It surprised me when I felt anxious after Dominic ran ahead to Heaven.
Not that the doorbell startled me, or that passing the place of the accident was hard nor that hearing motorcycles made my skin crawl.
But that every single day for many, many months anxiety crept up my backbone and made a knot in my neck.
It surprised me that I felt like I was literally going to explode. I would walk and walk and walk just to push the negative energy out of my body.
I was also surprised by what seemed to be random triggers-smells, sights, foods, voices, places-that could send me into a tailspin of rapid heartbeat, hurried breathing, sweaty palms and a feeling of abject terror.
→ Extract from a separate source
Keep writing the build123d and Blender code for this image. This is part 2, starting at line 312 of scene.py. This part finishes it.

I didn’t know it then, but my experience is common.
It shouldn’t be surprising, really.
We all operate in the world as if it is predictable, as if it follows rules. It’s how we stay sane.
If our minds perceived that most of what we experience has at least a small element of the random, we would sit frozen, terrified to move.
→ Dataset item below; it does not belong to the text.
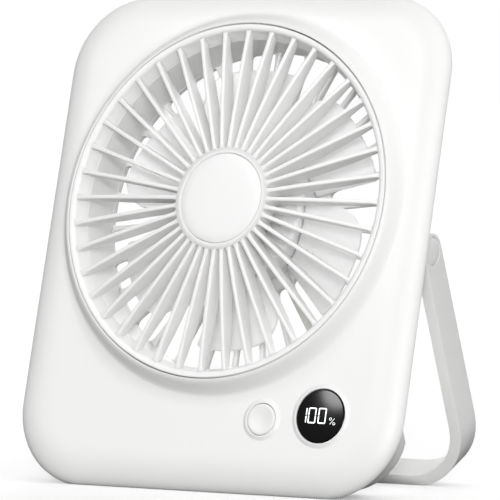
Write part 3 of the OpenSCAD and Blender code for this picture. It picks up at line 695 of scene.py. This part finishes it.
case_screws = together("case_screw_set", *[
    cross_screw("case_screw", screw_head_r, back_z + 0.6, well_seat - 0.02, 1.2, screw_high.z, x, y)
    for x, y in screw_places])
fitted(case_screws, "case", zinc, ["case_screws"])
motor_low, motor_high = face_box("motor_screws")
motor_screw_circle = 10
motor_screws = together("motor_screw_set", *[
    cross_screw("motor_screw", 1.4, motor_low.z, motor_low.z + 0.9, 0.78, motor_high.z,
        motor_screw_circle * math.cos(a), motor_screw_circle * math.sin(a))
    for a in map(math.radians, (30, 150, 270))])
fitted(motor_screws, "case", zinc, ["motor_screws"])


# ---------------------------------------------------------------- folding handle
# A U-shaped ABS strap with round ends and softened edges. Each end turns on a shouldered
# pin under a round cover, and a friction washer holds it where it is set.
pivot = upright.inverted() @ Vector(swing["pos_m"])
fold = -math.radians(swing["range_deg"][0])
hanging = upright @ Matrix.Translation(pivot) @ Matrix.Rotation(fold, 4, "X")
hang_back = hanging.inverted()
strap_half, strap_t = 6.35, 4.3
cad_handle = frame["nodes"]["handle"].data.vertices
arm_out = max(v.co.x for v in cad_handle) / MM
arm_in = arm_out - strap_t
bar_y = round(min((hang_back @ v.co).y for v in cad_handle) - 0.02, 1)
bend_r = 24.0


def across_strap(inner, outer, wide=strap_half):
    """Corners of the strap where it runs between an inner and an outer point."""
    return [(inner[0], inner[1], -wide), (outer[0], outer[1], -wide), (outer[0], outer[1], wide),
        (inner[0], inner[1], wide)]


right_side = [across_strap((arm_in, y), (arm_out, y), math.sqrt(strap_half**2 - y**2))
    for y in (6.33, 6.1, 5.6, 4.9, 4.0, 2.9, 1.6, 0)]
right_side += [across_strap((arm_in, y), (arm_out, y)) for y in (-10, -22, -34, -46, -58)]
for k in range(13):
    a = math.radians(-90 * k / 12)
    middle_x, middle_y = arm_out - bend_r, bar_y + bend_r
    right_side.append(across_strap(
        (middle_x + (bend_r - strap_t) * math.cos(a), middle_y + (bend_r - strap_t) * math.sin(a)),
        (middle_x + bend_r * math.cos(a), middle_y + bend_r * math.sin(a))))
right_side.append(across_strap((27, bar_y + strap_t), (27, bar_y)))
middle_row = [across_strap((0, bar_y + strap_t), (0, bar_y))]
left_side = [[(-x, y, z) for x, y, z in row] for row in reversed(right_side)]
handle = bar("folding_handle", right_side + middle_row + left_side, 0.95, 4)


def sideways(piece, side):
    """Turns a piece made along Z to lie along X, on the right (1) or the left (-1)."""
    picked(piece)
    piece.rotation_euler = (0, side * math.pi / 2, 0)
    bpy.ops.object.transform_apply(location=True, rotation=True, scale=True)
    return piece


cut(handle, *[sideways(plug(5.08, arm_out - 2.2, arm_out + 2), s) for s in (-1, 1)],
    *[sideways(plug(2.56, arm_in - 2, arm_out - 1), s) for s in (-1, 1)])
fitted(handle, "handle", abs_case, ["handle"], stand=hanging, smooth=35)
stood_flat(handle)

cap_profile = [(r, arm_out - depth) for r, depth in ((0, 1), (4.8, 1), (4.88, 0.9), (4.88, 0.32),
    (4.8, 0.16), (4.6, 0.08), (3, 0.02), (0, 0))]
pivot_covers = together("pivot_covers", *[
    sideways(spun("pivot_cover", cap_profile, 96), s) for s in (-1, 1)])
fitted(pivot_covers, "handle", abs_case, ["pivot_caps"], stand=hanging)


# ---------------------------------------------------------------- power button
# A round ABS button, slightly dished, that stands level with the soft ring round it. Its
# flange stops it behind the face, over the push switch.
abs_button = finish("moulded_abs_button", "#efefee", "#ebebea", 0.0005, 0.000005, (0.34, 0.44))
top = button_high.z
flange_profile = [(r, button_low.z + up)
    for r, up in ((0, 0), (6.4, 0), (6.5, 0.1), (6.5, 0.7), (6.4, 0.8), (5.62, 0.85))]
dish_profile = [(r, top - down)
    for r, down in ((5.62, 0.42), (5.54, 0.16), (5.3, 0.02), (4.9, 0), (4, 0.07), (2.5, 0.2), (0, 0.28))]
button = placed(spun("button_cap", flange_profile + dish_profile, 96), button_x, button_y)
fitted(button, "button", abs_button, ["power_button"])


# ---------------------------------------------------------------- display
# A smoked acrylic window over the charge read-out. Its polished face is very slightly
# domed. The lit bars show through it as plain seven-bar figures and a per cent sign.
smoked = finish("smoked_acrylic", "#040405", "#060607", 0.002, 0.0000004, (0.13, 0.16), specular=0.16)
lens_r = lens_hole - 0.12
lens_top = lens_high.z
dome_up = 0.45


def window_height(x, y):
    """Height of the domed window's face, seen from its own middle."""
    return lens_top + dome_up * (1 - (x * x + y * y) / lens_r**2)


window_profile = [(0, lens_low.z), (lens_r, lens_low.z), (lens_r, lens_top - 0.25),
    (lens_r - 0.06, lens_top - 0.1), (lens_r - 0.22, lens_top)]
window_profile += [(r, window_height(r, 0)) for r in range(9, -1, -1)]
window = placed(spun("display_window", window_profile, 128), lens_x, lens_y)
fitted(window, "case", smoked, ["display_lens"])

lit = bpy.data.materials.new("lit_bars")
lit.use_nodes = True
lit_shader = lit.node_tree.nodes["Principled BSDF"]
lit_shader.inputs["Base Color"].default_value = linear("#f4f6f6")
lit_shader.inputs["Emission Color"].default_value = linear("#f6fafa")
lit_shader.inputs["Emission Strength"].default_value = 0.75
lit_grain = lit.node_tree.nodes.new("ShaderNodeTexNoise")
lit_grain.inputs["Scale"].default_value = 2500
lit_place = lit.node_tree.nodes.new("ShaderNodeTexCoord")
lit_rough = lit.node_tree.nodes.new("ShaderNodeMapRange")
lit_rough.inputs["To Min"].default_value = 0.3
lit_rough.inputs["To Max"].default_value = 0.5
lit.node_tree.links.new(lit_place.outputs["Object"], lit_grain.inputs["Vector"])
lit.node_tree.links.new(lit_grain.outputs["Fac"], lit_rough.inputs["Value"])
lit.node_tree.links.new(lit_rough.outputs["Result"], lit_shader.inputs["Roughness"])
stroke = 0.46
film = 0.05
figure_w, figure_h = 3.2, 5.6
zeros_x, one_x, cent_x = (-3.1, 0.95), -5.5, 5.15


def lit_bar(x, y, long_x, long_y, turn=0.0):
    """One bar of the read-out, its corners cut, laid on the window."""
    bpy.ops.object.select_all(action="DESELECT")
    bpy.ops.mesh.primitive_cube_add(size=1)
    piece = bpy.context.object
    piece.scale = (long_x, long_y, film)
    bpy.ops.object.transform_apply(location=False, rotation=False, scale=True)
    bpy.ops.object.mode_set(mode="EDIT")
    bpy.ops.mesh.select_all(action="DESELECT")
    bpy.ops.object.mode_set(mode="OBJECT")
    for e in piece.data.edges:
        a, b = (piece.data.vertices[i].co for i in e.vertices)
        e.select = abs(a.z - b.z) > film / 2
    bpy.ops.object.mode_set(mode="EDIT")
    bpy.ops.mesh.select_mode(type="EDGE")
    bpy.ops.mesh.bevel(offset=min(long_x, long_y) * 0.32, segments=1, affect="EDGES")
    bpy.ops.object.mode_set(mode="OBJECT")
    piece.rotation_euler = (0, 0, turn)
    return placed(piece, x, y)


bars = []
for middle_x in zeros_x:
    side_x, end_y = (figure_w - stroke) / 2, (figure_h - stroke) / 2
    bars += [lit_bar(middle_x, s * end_y, figure_w - 0.5, stroke) for s in (-1, 1)]
    bars += [lit_bar(middle_x + sx * side_x, sy * end_y / 2 * 1.03, stroke, end_y - 0.05)
        for sx in (-1, 1) for sy in (-1, 1)]
bars += [lit_bar(one_x, sy * 1.36, stroke, 2.45) for sy in (-1, 1)]
bars.append(lit_bar(cent_x, -1.75, 0.16, 2.7, math.radians(-38)))
ring_profile = [(r, up * film / 2) for r, up in ((0.34, 1), (0.34, -1), (0.5, -1), (0.5, 1), (0.34, 1))]
for x, y in ((cent_x - 0.75, -0.95), (cent_x + 0.75, -2.55)):
    bars.append(placed(spun("ring", ring_profile, 24), x, y))
read_out = together("charge_read_out", *bars)
for v in read_out.data.vertices:
    v.co.z += window_height(v.co.x, v.co.y) + 0.02
placed(read_out, lens_x, lens_y)
fitted(read_out, "case", lit)


# ---------------------------------------------------------------- charging socket
# A USB-C socket shell, folded from thin plated steel, with a dark tongue inside. It opens
# through the rear shell and is soldered to the main board.
tongue_plastic = finish("tongue_plastic", "#1b1b1c", "#232325", 0.0004, 0.000003, (0.35, 0.5))
socket_in, socket_out = 1.3, 1.6
socket_profile = [(socket_in, usb_low.z + 0.05), (1.36, usb_low.z), (1.56, usb_low.z),
    (socket_out, usb_low.z + 0.05), (socket_out, usb_high.z), (0, usb_high.z), (0, usb_high.z - 0.4),
    (socket_in, usb_high.z - 0.4), (socket_in, usb_low.z + 0.05)]
socket_shell = drawn_apart(spun("socket_shell", socket_profile, 48), usb_half_flat)
placed(socket_shell, usb_x, usb_y)
fitted(socket_shell, "case", zinc, ["usb_socket"])
tongue = bar("socket_tongue", [[(-x, -0.35, z), (x, -0.35, z), (x, 0.35, z), (-x, 0.35, z)]
    for x, z in ((3.1, usb_low.z + 0.9), (3.3, usb_low.z + 1.2), (3.3, usb_high.z - 0.35))], 0.08, 2)
placed(tongue, usb_x, usb_y)
fitted(tongue, "case", tongue_plastic)


# ---------------------------------------------------------------- inner parts
# Motor, boards, battery and pivot hardware keep their CAD shapes and get real finishes:
# plated and laminated steel, copper wire, ferrite, solder mask, shrink wrap and brass.
finishes = {
    "steel": zinc,
    "dark_plastic": finish("black_plastic", "#2a2b2d", "#333437", 0.0005, 0.000004, (0.4, 0.55)),
    "magnet": finish("ferrite", "#47474a", "#3b3b3d", 0.0004, 0.00001, (0.55, 0.75)),
    "stator_steel": finish("laminated_steel", "#85888d", "#74777c", 0.0002, 0.000008, (0.35, 0.5), metal=1.0),
    "copper": finish(
        "enamelled_copper", "#b86a34", "#9c5426", 0.0003, 0.00003, (0.2, 0.35), metal=1.0, drift=0.003
    ),
    "cast_alloy": finish("cast_alloy", "#b9bbbe", "#a7a9ad", 0.0004, 0.000012, (0.4, 0.6), metal=1.0),
    "board": finish("solder_mask", "#1f6a3e", "#185a33", 0.0006, 0.000006, (0.25, 0.4)),
    "lead": finish("ribbon_lead", "#d6d6d2", "#c4c4c0", 0.0008, 0.000008, (0.4, 0.55)),
    "cell_wrap": finish("shrink_wrap", "#4a76a8", "#3f6897", 0.002, 0.000006, (0.15, 0.28)),
    "rubber": finish("silicone", "#5b5d5f", "#505254", 0.0005, 0.00001, (0.6, 0.8)),
    "brass": finish("brass", "#c9a353", "#b48e42", 0.0003, 0.000004, (0.25, 0.4), metal=1.0),
}
for part in frame["record"]["subparts"]:
    node = frame["nodes"][part["node"]]
    if part["material_slot"] in finishes:
        node.data.materials.clear()
        node.data.materials.append(finishes[part["material_slot"]])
Who can live in a world where you never know what to expect?
When Dominic left this life suddenly, unexpectedly and without warning, my sense of safety and order was violated.
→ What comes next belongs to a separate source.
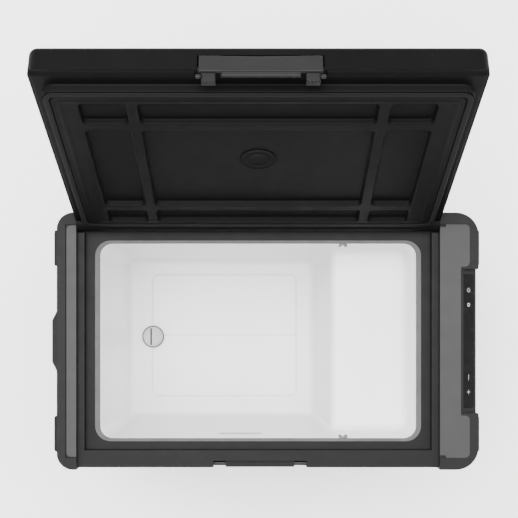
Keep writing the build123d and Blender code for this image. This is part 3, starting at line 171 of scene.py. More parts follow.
def shades(colour, spread):
    """The colour made darker and lighter by the spread."""
    return tuple(c * (1 - spread) for c in colour), tuple(c * (1 + spread) for c in colour)


def grained(name, colour, roughness, grain, depth, spread=0.08, **sockets):
    """Moulded plastic: a pebbled tool grain, soft handling marks in the gloss, colour drift."""
    finish = Finish(name, **sockets)
    place = finish.place()
    cloud = finish.noise(place, 11.0, 4.0)
    rubbed = finish.noise(place, 46.0, 5.0, 0.65)
    pebbles = finish.cells(place, grain)
    fine = finish.noise(place, grain * 1.7, 3.0, 0.6)
    finish.set("Base Color", finish.blend(finish.span(cloud, 0.3, 0.7), *shades(colour, spread)))
    worn = rubbed * 0.6 + cloud * 0.4
    finish.set("Roughness", finish.span(worn, 0.35, 0.65, roughness - 0.06, roughness + 0.07))
    finish.relief(pebbles * 0.6 + fine * 0.4, depth)
    return finish.material


def smooth_moulding(name, colour, roughness, waves, **sockets):
    """Vacuum-formed or polished plastic: long shallow waves and faint scuffs."""
    finish = Finish(name, **sockets)
    place = finish.place()
    slow = finish.noise(place, 6.0, 3.0)
    peel = finish.noise(place, 240.0, 2.0)
    scuffs = finish.noise(place, 70.0, 6.0, 0.7)
    finish.set("Base Color", finish.blend(finish.span(slow, 0.3, 0.7), *shades(colour, 0.018)))
    finish.set("Roughness", finish.span(scuffs, 0.4, 0.68, roughness, roughness + 0.1))
    finish.relief(slow * 0.7 + peel * 0.3, waves)
    return finish.material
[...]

The illusion of control was stripped away. The grid through which I viewed the world was ripped to shreds. What I thought I knew about how things worked was proven unreliable.
Truth is, I never really had all that much control, but burying Dominic made that undeniably obvious.
This brutal disruption in worldview created a kind of internal panic.
I wasn’t conciously aware of it at the time because I was overwhelmed with sorrow and the pain of loss. But my mind was trying to wrap itself around a new understanding of how the world works.
I needed to learn to live in a world where I couldn’t predict outcomes, I couldn’t guarantee safety (even if I did everything “right”) and I couldn’t REALLY plan for tomorrow because tomorrow might very well never come.
I had to figure out how to get out of bed instead of cower under the covers. To get in the car instead of stay at home. To continue to love the people God gave me even though they may be taken any time.
Anxiety is an outward expression of the inward reality of this disruptive process. My body was screaming what my mind was silently sorting out.
As I have worked on incorporating my experience of losing a child into my worldview, the anxiety has decreased.
I don’t expect to ever live free of anxiety again-how can I when I know by experience what most people only imagine?
But I’m learning ways to deal with it when it rears its ugly head.